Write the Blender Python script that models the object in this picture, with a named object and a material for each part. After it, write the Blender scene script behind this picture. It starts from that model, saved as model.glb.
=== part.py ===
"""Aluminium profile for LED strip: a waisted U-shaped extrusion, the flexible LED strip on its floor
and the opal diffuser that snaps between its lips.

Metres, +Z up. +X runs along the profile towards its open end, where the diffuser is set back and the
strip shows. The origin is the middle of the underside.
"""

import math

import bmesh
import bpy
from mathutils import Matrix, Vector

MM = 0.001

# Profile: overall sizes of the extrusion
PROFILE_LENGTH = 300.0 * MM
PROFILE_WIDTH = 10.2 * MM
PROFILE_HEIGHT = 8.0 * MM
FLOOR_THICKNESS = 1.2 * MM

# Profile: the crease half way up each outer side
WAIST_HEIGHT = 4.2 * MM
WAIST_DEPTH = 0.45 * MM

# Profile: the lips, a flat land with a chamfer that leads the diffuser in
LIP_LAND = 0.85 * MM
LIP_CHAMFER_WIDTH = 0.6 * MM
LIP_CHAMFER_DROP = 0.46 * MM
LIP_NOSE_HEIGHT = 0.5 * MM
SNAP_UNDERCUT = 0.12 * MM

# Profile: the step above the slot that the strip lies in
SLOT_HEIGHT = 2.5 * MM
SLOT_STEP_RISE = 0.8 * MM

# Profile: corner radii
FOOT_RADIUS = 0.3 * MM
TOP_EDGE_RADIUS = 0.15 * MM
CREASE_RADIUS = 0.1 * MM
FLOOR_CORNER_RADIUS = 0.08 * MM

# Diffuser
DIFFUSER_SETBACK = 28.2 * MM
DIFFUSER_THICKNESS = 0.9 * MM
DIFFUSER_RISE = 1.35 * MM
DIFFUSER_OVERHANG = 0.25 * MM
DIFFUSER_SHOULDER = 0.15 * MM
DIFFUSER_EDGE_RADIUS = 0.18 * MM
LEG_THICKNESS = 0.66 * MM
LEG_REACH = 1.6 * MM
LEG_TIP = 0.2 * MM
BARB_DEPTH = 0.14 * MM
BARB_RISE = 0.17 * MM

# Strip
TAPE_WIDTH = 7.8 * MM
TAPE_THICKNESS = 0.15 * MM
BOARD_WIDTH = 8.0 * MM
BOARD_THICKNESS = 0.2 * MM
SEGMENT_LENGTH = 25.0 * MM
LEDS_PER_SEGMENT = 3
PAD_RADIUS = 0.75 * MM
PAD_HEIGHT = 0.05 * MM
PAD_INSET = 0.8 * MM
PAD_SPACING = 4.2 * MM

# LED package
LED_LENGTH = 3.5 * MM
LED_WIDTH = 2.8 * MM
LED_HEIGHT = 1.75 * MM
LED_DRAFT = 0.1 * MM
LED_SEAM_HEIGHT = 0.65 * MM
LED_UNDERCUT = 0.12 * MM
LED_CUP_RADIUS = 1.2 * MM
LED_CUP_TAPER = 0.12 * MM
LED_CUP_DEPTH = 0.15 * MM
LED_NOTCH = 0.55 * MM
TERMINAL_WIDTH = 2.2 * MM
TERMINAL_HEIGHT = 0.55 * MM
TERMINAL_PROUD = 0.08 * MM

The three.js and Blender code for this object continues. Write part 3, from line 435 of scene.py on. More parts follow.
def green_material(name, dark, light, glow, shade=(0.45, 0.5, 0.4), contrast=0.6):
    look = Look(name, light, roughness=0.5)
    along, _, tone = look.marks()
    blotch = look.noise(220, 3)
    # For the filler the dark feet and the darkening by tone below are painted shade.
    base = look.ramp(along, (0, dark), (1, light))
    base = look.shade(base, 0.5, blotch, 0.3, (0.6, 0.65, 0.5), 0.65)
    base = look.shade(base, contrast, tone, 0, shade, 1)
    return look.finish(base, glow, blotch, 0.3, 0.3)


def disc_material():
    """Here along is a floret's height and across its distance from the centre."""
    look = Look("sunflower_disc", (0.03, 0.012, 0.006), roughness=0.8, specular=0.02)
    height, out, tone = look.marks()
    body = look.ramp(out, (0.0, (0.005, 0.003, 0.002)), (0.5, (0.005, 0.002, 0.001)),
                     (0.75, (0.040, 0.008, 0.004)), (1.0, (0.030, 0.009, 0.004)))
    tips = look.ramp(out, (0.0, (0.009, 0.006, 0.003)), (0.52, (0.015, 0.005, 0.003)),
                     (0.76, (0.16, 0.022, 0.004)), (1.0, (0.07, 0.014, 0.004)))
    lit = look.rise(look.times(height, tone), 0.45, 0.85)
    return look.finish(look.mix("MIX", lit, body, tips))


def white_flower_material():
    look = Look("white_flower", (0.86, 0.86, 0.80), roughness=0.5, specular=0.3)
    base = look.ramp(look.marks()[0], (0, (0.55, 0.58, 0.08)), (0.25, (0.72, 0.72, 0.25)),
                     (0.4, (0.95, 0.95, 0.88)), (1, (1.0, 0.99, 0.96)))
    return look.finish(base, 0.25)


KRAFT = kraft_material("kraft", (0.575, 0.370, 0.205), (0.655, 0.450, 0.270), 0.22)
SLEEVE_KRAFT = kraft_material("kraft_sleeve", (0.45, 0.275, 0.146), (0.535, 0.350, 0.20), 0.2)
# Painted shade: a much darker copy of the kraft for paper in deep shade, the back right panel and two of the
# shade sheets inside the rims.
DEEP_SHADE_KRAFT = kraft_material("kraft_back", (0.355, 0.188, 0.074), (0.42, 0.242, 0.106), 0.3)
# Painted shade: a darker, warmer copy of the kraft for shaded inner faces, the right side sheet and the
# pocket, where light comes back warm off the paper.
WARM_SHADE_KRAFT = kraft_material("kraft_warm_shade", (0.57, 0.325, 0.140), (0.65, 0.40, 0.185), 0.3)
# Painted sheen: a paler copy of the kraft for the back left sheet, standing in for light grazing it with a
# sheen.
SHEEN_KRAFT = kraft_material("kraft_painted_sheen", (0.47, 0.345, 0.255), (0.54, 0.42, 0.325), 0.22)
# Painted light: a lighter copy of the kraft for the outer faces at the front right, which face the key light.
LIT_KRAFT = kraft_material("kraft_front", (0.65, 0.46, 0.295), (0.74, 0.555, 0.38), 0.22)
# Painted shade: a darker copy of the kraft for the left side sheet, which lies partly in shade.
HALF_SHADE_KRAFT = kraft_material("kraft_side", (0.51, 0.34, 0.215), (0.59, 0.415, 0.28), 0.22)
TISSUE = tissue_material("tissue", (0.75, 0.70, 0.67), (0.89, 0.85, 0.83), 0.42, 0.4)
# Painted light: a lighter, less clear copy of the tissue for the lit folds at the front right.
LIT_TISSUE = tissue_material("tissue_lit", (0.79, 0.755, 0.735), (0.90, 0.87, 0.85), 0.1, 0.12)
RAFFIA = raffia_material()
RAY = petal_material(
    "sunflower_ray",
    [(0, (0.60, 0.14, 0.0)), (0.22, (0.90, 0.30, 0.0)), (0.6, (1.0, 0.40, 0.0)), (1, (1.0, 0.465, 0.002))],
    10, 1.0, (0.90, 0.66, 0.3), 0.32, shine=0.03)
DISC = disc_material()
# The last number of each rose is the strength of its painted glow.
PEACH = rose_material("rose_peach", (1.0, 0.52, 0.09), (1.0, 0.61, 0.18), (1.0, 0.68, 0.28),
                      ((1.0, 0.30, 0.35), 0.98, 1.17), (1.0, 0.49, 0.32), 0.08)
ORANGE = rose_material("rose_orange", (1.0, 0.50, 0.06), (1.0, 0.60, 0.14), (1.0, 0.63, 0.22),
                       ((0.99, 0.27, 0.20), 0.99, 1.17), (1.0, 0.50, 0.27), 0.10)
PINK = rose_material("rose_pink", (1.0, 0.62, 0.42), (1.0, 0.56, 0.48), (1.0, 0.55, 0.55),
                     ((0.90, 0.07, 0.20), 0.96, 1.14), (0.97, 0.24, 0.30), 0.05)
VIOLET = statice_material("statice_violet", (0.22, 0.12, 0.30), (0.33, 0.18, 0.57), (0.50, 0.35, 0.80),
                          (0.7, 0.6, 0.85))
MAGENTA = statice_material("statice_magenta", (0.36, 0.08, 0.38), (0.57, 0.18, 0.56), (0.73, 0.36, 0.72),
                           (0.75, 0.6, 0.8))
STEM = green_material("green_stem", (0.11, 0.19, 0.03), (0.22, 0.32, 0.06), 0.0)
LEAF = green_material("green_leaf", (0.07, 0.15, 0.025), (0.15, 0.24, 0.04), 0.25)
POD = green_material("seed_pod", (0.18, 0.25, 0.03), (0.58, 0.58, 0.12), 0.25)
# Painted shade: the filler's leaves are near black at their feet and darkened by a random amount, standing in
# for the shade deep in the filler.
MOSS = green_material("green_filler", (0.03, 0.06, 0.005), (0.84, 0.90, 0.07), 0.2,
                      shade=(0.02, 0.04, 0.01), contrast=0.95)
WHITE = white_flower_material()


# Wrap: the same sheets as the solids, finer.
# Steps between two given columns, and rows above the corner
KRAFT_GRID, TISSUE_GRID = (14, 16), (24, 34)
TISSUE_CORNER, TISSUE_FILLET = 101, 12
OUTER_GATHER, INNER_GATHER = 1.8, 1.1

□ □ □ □

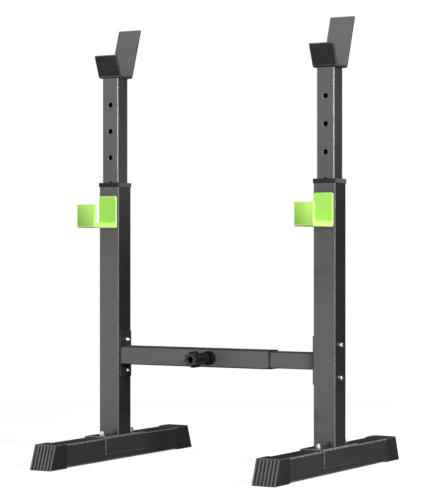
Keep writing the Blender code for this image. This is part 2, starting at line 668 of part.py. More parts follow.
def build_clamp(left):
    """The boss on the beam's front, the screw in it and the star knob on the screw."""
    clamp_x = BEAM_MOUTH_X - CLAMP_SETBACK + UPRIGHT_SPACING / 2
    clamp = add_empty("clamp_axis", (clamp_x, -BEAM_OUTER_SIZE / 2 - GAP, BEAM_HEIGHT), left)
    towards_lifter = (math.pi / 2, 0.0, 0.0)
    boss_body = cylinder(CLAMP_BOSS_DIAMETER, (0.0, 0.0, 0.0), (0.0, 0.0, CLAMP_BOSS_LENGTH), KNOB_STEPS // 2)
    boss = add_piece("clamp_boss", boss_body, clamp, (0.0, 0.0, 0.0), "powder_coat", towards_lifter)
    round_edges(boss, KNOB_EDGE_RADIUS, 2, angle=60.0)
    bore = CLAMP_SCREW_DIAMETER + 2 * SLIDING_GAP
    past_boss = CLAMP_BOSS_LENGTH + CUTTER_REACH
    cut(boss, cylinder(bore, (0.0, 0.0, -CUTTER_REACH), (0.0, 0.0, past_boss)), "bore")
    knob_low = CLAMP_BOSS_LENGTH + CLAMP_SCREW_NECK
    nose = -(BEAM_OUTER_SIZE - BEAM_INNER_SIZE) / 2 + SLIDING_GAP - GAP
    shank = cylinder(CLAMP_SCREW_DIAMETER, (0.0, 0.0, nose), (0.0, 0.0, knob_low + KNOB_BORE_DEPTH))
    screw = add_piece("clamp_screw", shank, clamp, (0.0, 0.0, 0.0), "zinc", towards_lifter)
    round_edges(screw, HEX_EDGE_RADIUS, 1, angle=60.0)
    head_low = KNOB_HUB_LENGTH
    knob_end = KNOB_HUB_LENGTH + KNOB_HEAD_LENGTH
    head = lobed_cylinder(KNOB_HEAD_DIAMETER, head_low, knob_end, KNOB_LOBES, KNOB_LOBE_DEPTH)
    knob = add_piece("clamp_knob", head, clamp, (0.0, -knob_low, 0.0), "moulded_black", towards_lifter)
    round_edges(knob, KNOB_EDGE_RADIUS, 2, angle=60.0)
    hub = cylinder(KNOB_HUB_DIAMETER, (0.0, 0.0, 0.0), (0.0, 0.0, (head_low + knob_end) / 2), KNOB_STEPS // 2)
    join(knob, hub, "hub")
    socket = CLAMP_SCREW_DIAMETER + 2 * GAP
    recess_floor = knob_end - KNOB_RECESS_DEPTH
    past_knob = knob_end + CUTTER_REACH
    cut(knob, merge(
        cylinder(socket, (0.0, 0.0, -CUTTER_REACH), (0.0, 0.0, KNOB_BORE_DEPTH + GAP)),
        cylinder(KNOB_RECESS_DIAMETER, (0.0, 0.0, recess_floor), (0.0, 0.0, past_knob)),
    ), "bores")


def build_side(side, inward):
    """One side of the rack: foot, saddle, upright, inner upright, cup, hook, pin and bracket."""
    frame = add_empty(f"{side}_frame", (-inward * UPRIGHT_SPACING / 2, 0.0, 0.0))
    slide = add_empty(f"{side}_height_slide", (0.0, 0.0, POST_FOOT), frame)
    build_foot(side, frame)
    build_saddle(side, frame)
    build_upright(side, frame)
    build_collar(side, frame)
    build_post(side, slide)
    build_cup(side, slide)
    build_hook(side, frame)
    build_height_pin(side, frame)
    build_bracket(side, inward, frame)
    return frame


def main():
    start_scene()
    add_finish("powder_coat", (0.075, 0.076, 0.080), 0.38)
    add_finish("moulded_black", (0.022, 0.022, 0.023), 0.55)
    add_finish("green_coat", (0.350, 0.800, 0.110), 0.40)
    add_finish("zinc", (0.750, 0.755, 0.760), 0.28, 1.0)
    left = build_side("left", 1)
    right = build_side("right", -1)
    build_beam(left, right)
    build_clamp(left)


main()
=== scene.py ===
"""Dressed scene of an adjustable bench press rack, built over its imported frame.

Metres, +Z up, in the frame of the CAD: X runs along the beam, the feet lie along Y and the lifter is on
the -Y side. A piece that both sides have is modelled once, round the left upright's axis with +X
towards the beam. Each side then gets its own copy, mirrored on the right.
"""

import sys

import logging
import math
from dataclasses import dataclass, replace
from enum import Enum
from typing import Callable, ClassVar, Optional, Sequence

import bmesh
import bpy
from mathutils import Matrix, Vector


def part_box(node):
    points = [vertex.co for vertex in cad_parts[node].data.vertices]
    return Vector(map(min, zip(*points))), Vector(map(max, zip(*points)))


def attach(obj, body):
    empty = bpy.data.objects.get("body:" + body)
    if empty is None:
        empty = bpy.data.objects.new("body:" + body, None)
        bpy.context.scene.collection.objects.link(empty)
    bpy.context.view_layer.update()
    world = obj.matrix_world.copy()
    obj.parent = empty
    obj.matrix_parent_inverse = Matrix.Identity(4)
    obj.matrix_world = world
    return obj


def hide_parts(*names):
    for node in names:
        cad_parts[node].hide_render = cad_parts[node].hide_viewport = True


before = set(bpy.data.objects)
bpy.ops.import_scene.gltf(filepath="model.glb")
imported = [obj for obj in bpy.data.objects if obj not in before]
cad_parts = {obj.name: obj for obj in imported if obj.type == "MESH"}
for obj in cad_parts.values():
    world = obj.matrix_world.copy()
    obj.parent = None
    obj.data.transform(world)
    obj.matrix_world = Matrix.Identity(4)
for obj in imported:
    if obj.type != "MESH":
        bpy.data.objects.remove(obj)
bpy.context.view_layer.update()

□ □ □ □

#### WHAT THE EXERCISE ASKS:
Using the data above, extract exactly the lines from the one that holds "build_post(side, slide)" to the one that holds "points = [vertex.co", both ends included, and no others.

#### EXPECTED ANSWER:
    build_post(side, slide)
    build_cup(side, slide)
    build_hook(side, frame)
    build_height_pin(side, frame)
    build_bracket(side, inward, frame)
    return frame


def main():
    start_scene()
    add_finish("powder_coat", (0.075, 0.076, 0.080), 0.38)
    add_finish("moulded_black", (0.022, 0.022, 0.023), 0.55)
    add_finish("green_coat", (0.350, 0.800, 0.110), 0.40)
    add_finish("zinc", (0.750, 0.755, 0.760), 0.28, 1.0)
    left = build_side("left", 1)
    right = build_side("right", -1)
    build_beam(left, right)
    build_clamp(left)


main()
=== scene.py ===
"""Dressed scene of an adjustable bench press rack, built over its imported frame.

Metres, +Z up, in the frame of the CAD: X runs along the beam, the feet lie along Y and the lifter is on
the -Y side. A piece that both sides have is modelled once, round the left upright's axis with +X
towards the beam. Each side then gets its own copy, mirrored on the right.
"""

import sys

import logging
import math
from dataclasses import dataclass, replace
from enum import Enum
from typing import Callable, ClassVar, Optional, Sequence

import bmesh
import bpy
from mathutils import Matrix, Vector


def part_box(node):
    points = [vertex.co for vertex in cad_parts[node].data.vertices]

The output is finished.